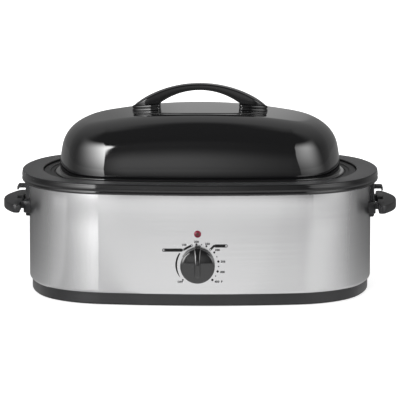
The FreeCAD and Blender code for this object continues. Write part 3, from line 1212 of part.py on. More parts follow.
def supply_lead(back_x, front_x, steps):
    """A lead from under the terminal block, low round the left end, to the controls.

    The steps (inward, up) lead on from where it leaves the outline near front_x.
    """
    offset = LEAD_OFFSET
    room = LEAD_BEND_RADIUS / (SIDE_RADIUS + offset)
    back = back_angle(back_x, offset) + room
    front = front_angle(front_x, offset) - room
    edges = [arc_edge(ARCS[BACK], offset, LEAD_Z, first=back)]
    edges += [arc_edge(ARCS[index], offset, LEAD_Z) for index in (BACK_LEFT, LEFT_END, FRONT_LEFT)]
    edges.append(arc_edge(ARCS[FRONT], offset, LEAD_Z, last=front))
    start = arc_point(ARCS[BACK], back, offset, LEAD_Z)
    foot = start - arc_tangent(back) * LEAD_BEND_RADIUS
    riser = [V(foot.x, foot.y, ENTRY_Z - BLOCK_HALF_HEIGHT), foot, start]
    end = arc_point(ARCS[FRONT], front, offset, LEAD_Z)
    tail = [end, end + arc_tangent(front) * LEAD_BEND_RADIUS]
    for inward, up in steps:
        tail.append(tail[-1] + V(0, inward, up))
    bends = [LEAD_BEND_RADIUS] * len(tail)
    return wire_along(rounded_edges(riser, bends) + edges + rounded_edges(tail, bends), LEAD_RADIUS)


def live_lead():
    rise = CONTROL_Z - THERMOSTAT_HALF_HEIGHT - LEAD_Z
    return supply_lead(BLOCK_X - BLOCK_WIRE_X, -THERMOSTAT_HALF_WIDTH / 2, [(0, rise)])


def neutral_lead():
    """Built round the left end and mirrored, because the block and the pin lie the other way round."""
    pin_z = ELEMENT_HEIGHTS[0]
    run = half_depth(PIN_MIDDLE_X, LEAD_OFFSET) - half_depth(PIN_MIDDLE_X, element_offset(pin_z))
    steps = [(run, 0), (0, pin_z - ELEMENT_PIN_RADIUS - LEAD_Z)]
    return supply_lead(-BLOCK_X - BLOCK_WIRE_X, -PIN_MIDDLE_X, steps).mirror(ORIGIN, X_AXIS)


def lamp_leads():
    """Two thin leads from the back of the lamp down to the top of the thermostat."""
    back = -BODY_HALF_DEPTH + 2 * SHELL_WALL + LAMP_BULB_RADIUS + LAMP_BULB_LENGTH
    bend = LAMP_LEAD_RADIUS * 8
    low = CONTROL_Z + THERMOSTAT_HALF_HEIGHT
    return [bent_wire([V(x, back, LAMP_Z), V(x, back + bend, LAMP_Z), V(x, back + bend, low)], bend * 0.9,
                      LAMP_LEAD_RADIUS) for x in (-2 * LAMP_LEAD_RADIUS, 2 * LAMP_LEAD_RADIUS)]


# ---- every node and its solids --------------------------------------------------------------------
def model():
    right_handle = right_side_handle()
    return {
        "base_ring": [base_ring()],
        "bottom_plate": [bottom_plate()],
        "bottom_plate_screws": around_outline(plate_screw),
        "rubber_feet": rubber_feet(),
        "foot_screws": [foot_screw(place) for place in foot_places()],
        "outer_shell": [outer_shell()],
        "top_rim": [top_rim()],
        "rim_screws": around_outline(rim_screw),
        "liner": [liner()],
        "heating_elements": heating_elements(),
        "element_clips": element_clips(),
        "element_jumper": [element_jumper()],
        "insulation_wrap": [insulation_wrap()],
        "heat_shield": [heat_shield()],
        "tie_studs": tie_studs(),
        "stud_nuts": stud_nuts(),
        "thermal_fuse": [thermal_fuse()],
        "thermal_fuse_strap": [thermal_fuse_strap()],
        "thermostat_body": [thermostat_body()],
        "thermostat_bracket": [thermostat_bracket()],
        "thermostat_screws": bracket_screws(),
        "pilot_lamp_lens": [pilot_lamp_lens()],
        "pilot_lamp_bulb": [pilot_lamp_bulb()],
        "pilot_lamp_clip": [pilot_lamp_clip()],
        "cord_gland": [cord_gland()],
        "gland_nut": [gland_nut()],
        "terminal_block": [terminal_block()],
        "terminal_block_screws": block_screws(),
        "earth_screw": [earth_screw()],
        "earth_nut": [earth_nut()],
        "live_lead": [live_lead()],
        "neutral_lead": [neutral_lead()],
        "fuse_leads": fuse_leads(),
        "lamp_leads": lamp_leads(),
        "right_side_handle": [right_handle],
        "left_side_handle": [right_handle.mirror(ORIGIN, X_AXIS)],
        "side_handle_screws": side_handle_screws(),
        "roasting_pan": [roasting_pan()],
        "rack_frame": [rack_frame()],
        "rack_wires": rack_wires(),
        "rack_runners": both_ends(rack_runner()),
        "rack_handles": both_ends(rack_handle()),
        "lid_shell": [lid_shell()],
        "lid_handle": [lid_handle()],
        "lid_handle_feet": lid_handle_feet(),
        "lid_handle_screws": lid_handle_screws(),
        "lid_handle_washers": lid_handle_washers(),
        "knob": [knob()],
        "thermostat_shaft": [thermostat_shaft()],
        "knob_spring_clip": [knob_spring_clip()],
    }


os.makedirs("parts", exist_ok=True)
for name, solids in model().items():
    pieces = [solid for shape in solids for solid in shape.Solids]
    Part.makeCompound(pieces).exportStep(os.path.join("parts", name + ".step"))
    print(name, len(pieces), "solids", round(sum(piece.Volume for piece in pieces)), "mm3")
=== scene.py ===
"""Electric roaster oven: finishes, printed dial and fine parts around the fixed frame.

Metres, +Z up, -Y towards the control knob. Lengths named in millimetres are multiplied by MM.
"""

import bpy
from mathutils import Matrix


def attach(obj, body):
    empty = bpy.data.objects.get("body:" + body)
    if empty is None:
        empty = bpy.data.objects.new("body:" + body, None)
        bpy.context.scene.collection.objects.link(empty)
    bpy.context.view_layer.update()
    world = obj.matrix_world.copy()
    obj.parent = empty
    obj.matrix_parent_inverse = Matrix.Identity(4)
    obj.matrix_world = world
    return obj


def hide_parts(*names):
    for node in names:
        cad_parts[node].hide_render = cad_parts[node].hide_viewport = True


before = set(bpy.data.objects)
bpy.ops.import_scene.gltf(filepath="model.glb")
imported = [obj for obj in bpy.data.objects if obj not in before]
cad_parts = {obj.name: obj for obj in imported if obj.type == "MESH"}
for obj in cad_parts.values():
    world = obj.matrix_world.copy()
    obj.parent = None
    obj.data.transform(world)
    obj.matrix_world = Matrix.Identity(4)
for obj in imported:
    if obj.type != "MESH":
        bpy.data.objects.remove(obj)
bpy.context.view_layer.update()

# ---- Studio ----------------------------------------------------------------------------------
# A long lens stands a little above the rim and a touch to the right. The camera sees the room white.
# Gloss sees it dim, with a lit wall in front and an upright softbox at each side.
import bpy
import bmesh
import math
from mathutils import Matrix, Vector

MM = 0.001
PICTURE = 400                   # pixels a side
SENSOR = 36.0
FOCAL_LENGTH = 3212.2           # in pixels
AIM_ROW = 191.03                # the picture's row that shows the point aimed at
AIM = Vector((0, 0, 0.150))
VIEW_TURN, VIEW_RISE, VIEW_DISTANCE = 1.11, 8.478, 4.9964       # degrees to the right, degrees up, metres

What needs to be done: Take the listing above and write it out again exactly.

Correct answer:
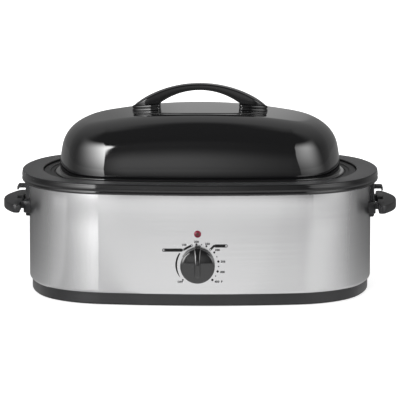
The FreeCAD and Blender code for this object continues. Write part 3, from line 1212 of part.py on. More parts follow.
def supply_lead(back_x, front_x, steps):
    """A lead from under the terminal block, low round the left end, to the controls.

    The steps (inward, up) lead on from where it leaves the outline near front_x.
    """
    offset = LEAD_OFFSET
    room = LEAD_BEND_RADIUS / (SIDE_RADIUS + offset)
    back = back_angle(back_x, offset) + room
    front = front_angle(front_x, offset) - room
    edges = [arc_edge(ARCS[BACK], offset, LEAD_Z, first=back)]
    edges += [arc_edge(ARCS[index], offset, LEAD_Z) for index in (BACK_LEFT, LEFT_END, FRONT_LEFT)]
    edges.append(arc_edge(ARCS[FRONT], offset, LEAD_Z, last=front))
    start = arc_point(ARCS[BACK], back, offset, LEAD_Z)
    foot = start - arc_tangent(back) * LEAD_BEND_RADIUS
    riser = [V(foot.x, foot.y, ENTRY_Z - BLOCK_HALF_HEIGHT), foot, start]
    end = arc_point(ARCS[FRONT], front, offset, LEAD_Z)
    tail = [end, end + arc_tangent(front) * LEAD_BEND_RADIUS]
    for inward, up in steps:
        tail.append(tail[-1] + V(0, inward, up))
    bends = [LEAD_BEND_RADIUS] * len(tail)
    return wire_along(rounded_edges(riser, bends) + edges + rounded_edges(tail, bends), LEAD_RADIUS)


def live_lead():
    rise = CONTROL_Z - THERMOSTAT_HALF_HEIGHT - LEAD_Z
    return supply_lead(BLOCK_X - BLOCK_WIRE_X, -THERMOSTAT_HALF_WIDTH / 2, [(0, rise)])


def neutral_lead():
    """Built round the left end and mirrored, because the block and the pin lie the other way round."""
    pin_z = ELEMENT_HEIGHTS[0]
    run = half_depth(PIN_MIDDLE_X, LEAD_OFFSET) - half_depth(PIN_MIDDLE_X, element_offset(pin_z))
    steps = [(run, 0), (0, pin_z - ELEMENT_PIN_RADIUS - LEAD_Z)]
    return supply_lead(-BLOCK_X - BLOCK_WIRE_X, -PIN_MIDDLE_X, steps).mirror(ORIGIN, X_AXIS)


def lamp_leads():
    """Two thin leads from the back of the lamp down to the top of the thermostat."""
    back = -BODY_HALF_DEPTH + 2 * SHELL_WALL + LAMP_BULB_RADIUS + LAMP_BULB_LENGTH
    bend = LAMP_LEAD_RADIUS * 8
    low = CONTROL_Z + THERMOSTAT_HALF_HEIGHT
    return [bent_wire([V(x, back, LAMP_Z), V(x, back + bend, LAMP_Z), V(x, back + bend, low)], bend * 0.9,
                      LAMP_LEAD_RADIUS) for x in (-2 * LAMP_LEAD_RADIUS, 2 * LAMP_LEAD_RADIUS)]


# ---- every node and its solids --------------------------------------------------------------------
def model():
    right_handle = right_side_handle()
    return {
        "base_ring": [base_ring()],
        "bottom_plate": [bottom_plate()],
        "bottom_plate_screws": around_outline(plate_screw),
        "rubber_feet": rubber_feet(),
        "foot_screws": [foot_screw(place) for place in foot_places()],
        "outer_shell": [outer_shell()],
        "top_rim": [top_rim()],
        "rim_screws": around_outline(rim_screw),
        "liner": [liner()],
        "heating_elements": heating_elements(),
        "element_clips": element_clips(),
        "element_jumper": [element_jumper()],
        "insulation_wrap": [insulation_wrap()],
        "heat_shield": [heat_shield()],
        "tie_studs": tie_studs(),
        "stud_nuts": stud_nuts(),
        "thermal_fuse": [thermal_fuse()],
        "thermal_fuse_strap": [thermal_fuse_strap()],
        "thermostat_body": [thermostat_body()],
        "thermostat_bracket": [thermostat_bracket()],
        "thermostat_screws": bracket_screws(),
        "pilot_lamp_lens": [pilot_lamp_lens()],
        "pilot_lamp_bulb": [pilot_lamp_bulb()],
        "pilot_lamp_clip": [pilot_lamp_clip()],
        "cord_gland": [cord_gland()],
        "gland_nut": [gland_nut()],
        "terminal_block": [terminal_block()],
        "terminal_block_screws": block_screws(),
        "earth_screw": [earth_screw()],
        "earth_nut": [earth_nut()],
        "live_lead": [live_lead()],
        "neutral_lead": [neutral_lead()],
        "fuse_leads": fuse_leads(),
        "lamp_leads": lamp_leads(),
        "right_side_handle": [right_handle],
        "left_side_handle": [right_handle.mirror(ORIGIN, X_AXIS)],
        "side_handle_screws": side_handle_screws(),
        "roasting_pan": [roasting_pan()],
        "rack_frame": [rack_frame()],
        "rack_wires": rack_wires(),
        "rack_runners": both_ends(rack_runner()),
        "rack_handles": both_ends(rack_handle()),
        "lid_shell": [lid_shell()],
        "lid_handle": [lid_handle()],
        "lid_handle_feet": lid_handle_feet(),
        "lid_handle_screws": lid_handle_screws(),
        "lid_handle_washers": lid_handle_washers(),
        "knob": [knob()],
        "thermostat_shaft": [thermostat_shaft()],
        "knob_spring_clip": [knob_spring_clip()],
    }


os.makedirs("parts", exist_ok=True)
for name, solids in model().items():
    pieces = [solid for shape in solids for solid in shape.Solids]
    Part.makeCompound(pieces).exportStep(os.path.join("parts", name + ".step"))
    print(name, len(pieces), "solids", round(sum(piece.Volume for piece in pieces)), "mm3")
=== scene.py ===
"""Electric roaster oven: finishes, printed dial and fine parts around the fixed frame.

Metres, +Z up, -Y towards the control knob. Lengths named in millimetres are multiplied by MM.
"""

import bpy
from mathutils import Matrix


def attach(obj, body):
    empty = bpy.data.objects.get("body:" + body)
    if empty is None:
        empty = bpy.data.objects.new("body:" + body, None)
        bpy.context.scene.collection.objects.link(empty)
    bpy.context.view_layer.update()
    world = obj.matrix_world.copy()
    obj.parent = empty
    obj.matrix_parent_inverse = Matrix.Identity(4)
    obj.matrix_world = world
    return obj


def hide_parts(*names):
    for node in names:
        cad_parts[node].hide_render = cad_parts[node].hide_viewport = True


before = set(bpy.data.objects)
bpy.ops.import_scene.gltf(filepath="model.glb")
imported = [obj for obj in bpy.data.objects if obj not in before]
cad_parts = {obj.name: obj for obj in imported if obj.type == "MESH"}
for obj in cad_parts.values():
    world = obj.matrix_world.copy()
    obj.parent = None
    obj.data.transform(world)
    obj.matrix_world = Matrix.Identity(4)
for obj in imported:
    if obj.type != "MESH":
        bpy.data.objects.remove(obj)
bpy.context.view_layer.update()

# ---- Studio ----------------------------------------------------------------------------------
# A long lens stands a little above the rim and a touch to the right. The camera sees the room white.
# Gloss sees it dim, with a lit wall in front and an upright softbox at each side.
import bpy
import bmesh
import math
from mathutils import Matrix, Vector

MM = 0.001
PICTURE = 400                   # pixels a side
SENSOR = 36.0
FOCAL_LENGTH = 3212.2           # in pixels
AIM_ROW = 191.03                # the picture's row that shows the point aimed at
AIM = Vector((0, 0, 0.150))
VIEW_TURN, VIEW_RISE, VIEW_DISTANCE = 1.11, 8.478, 4.9964       # degrees to the right, degrees up, metres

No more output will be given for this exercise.